A growing number of hospitals are installing Wi-Fi phone systems in order to attract nurses to their facilities and help them deal with the fast-paced environment.

Ben Charny Staff Writer, CNET News.com
Ben Charny
covers Net telephony and the cellular industry.
Ben Charny
2 min read
A growing number of hospitals are installing Wi-Fi phone systems in order to attract nurses to their facilities and help them deal with the fast-paced environment.

The devices could be a perfect fit for hospital nursing, a truly on-the-go profession. Besides using the phones to make or receive calls, nurses can use the high-speed connection to transfer records when within a 300-foot radius of a Wi-Fi access point. Wi-Fi technology lets people access a network wirelessly and share resources on that network.

Nurses can carry the phones to answer doctors' pages on the spot, rather than have to hustle to a nursing station telephone. They also can use laptops or phones to update medical charts at bedsides.

Most hospitals have relied on desktop phone systems. "Let's say they got a page," said Jeff Lett, senior director of technical operations at Tenet Healthcare. "They had to interrupt their rounds, rip off the blood-pressure cuff, and run to phone--or continue on and make the doctor livid."

Medical facilities are notoriously gun-shy about new technologies. But a severe nursing shortage has hospital operators willing to give anything a try.

When Tenet Healthcare asked nurses what would make life easier, "the nurses came back and said wireless phones," Lett said.

Each phone costs $1,300--about four times the cost of an average desktop phone--a price tag that has scared away even the most tech-savvy businesses.

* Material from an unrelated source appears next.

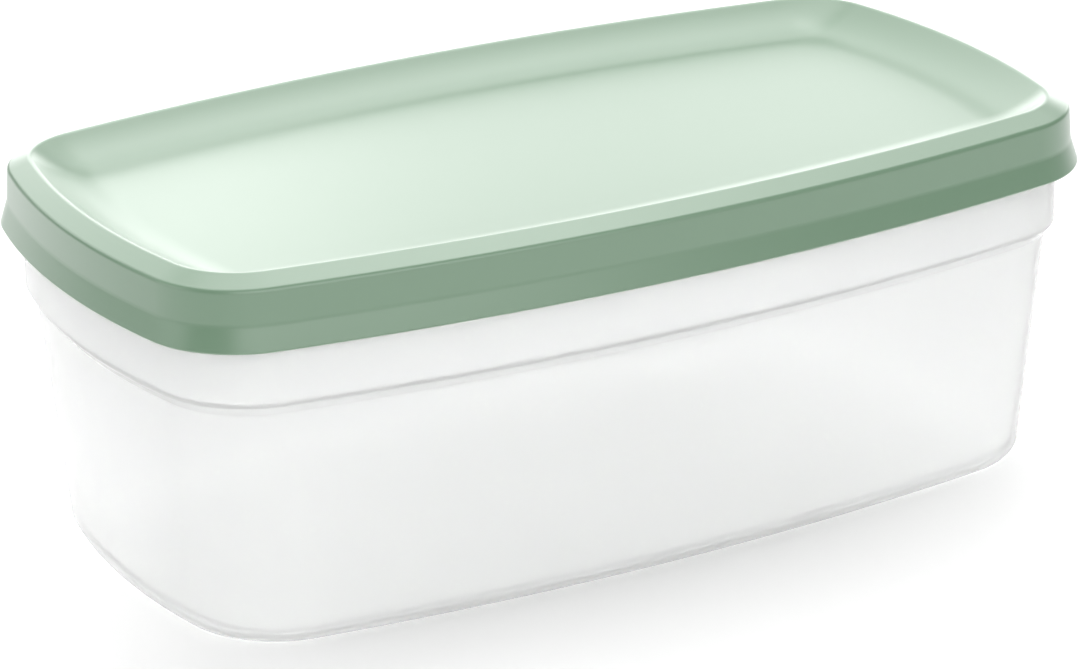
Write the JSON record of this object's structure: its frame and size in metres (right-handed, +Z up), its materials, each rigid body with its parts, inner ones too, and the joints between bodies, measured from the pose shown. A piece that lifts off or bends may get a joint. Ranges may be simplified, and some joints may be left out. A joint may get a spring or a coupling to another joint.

Use of the phones has so far been limited to companies with huge warehouses such as Target, said Allen Nogee, an analyst with In-Stat/MDR.

"There are other solutions like walkie-talkies that are a lot simpler than this," he said. "For now, it's a very small, specialized market."

Tenet said it will spend about $4 million on Wi-Fi equipment and has already installed systems in 78 of its 119 hospitals. "I think we're (supplier) SpectraLink's second-largest customer," Lett said.

Catholic Healthcare West, which operates 42 hospitals, and New York's Long Island Jewish Medical also intend to install Wi-Fi phone systems.

A combined 44 percent of nurses surveyed in 2003 by the Healthcare Information and Management Systems Society said they were proponents of mobile communications gear and the instant access they provide inside hospitals.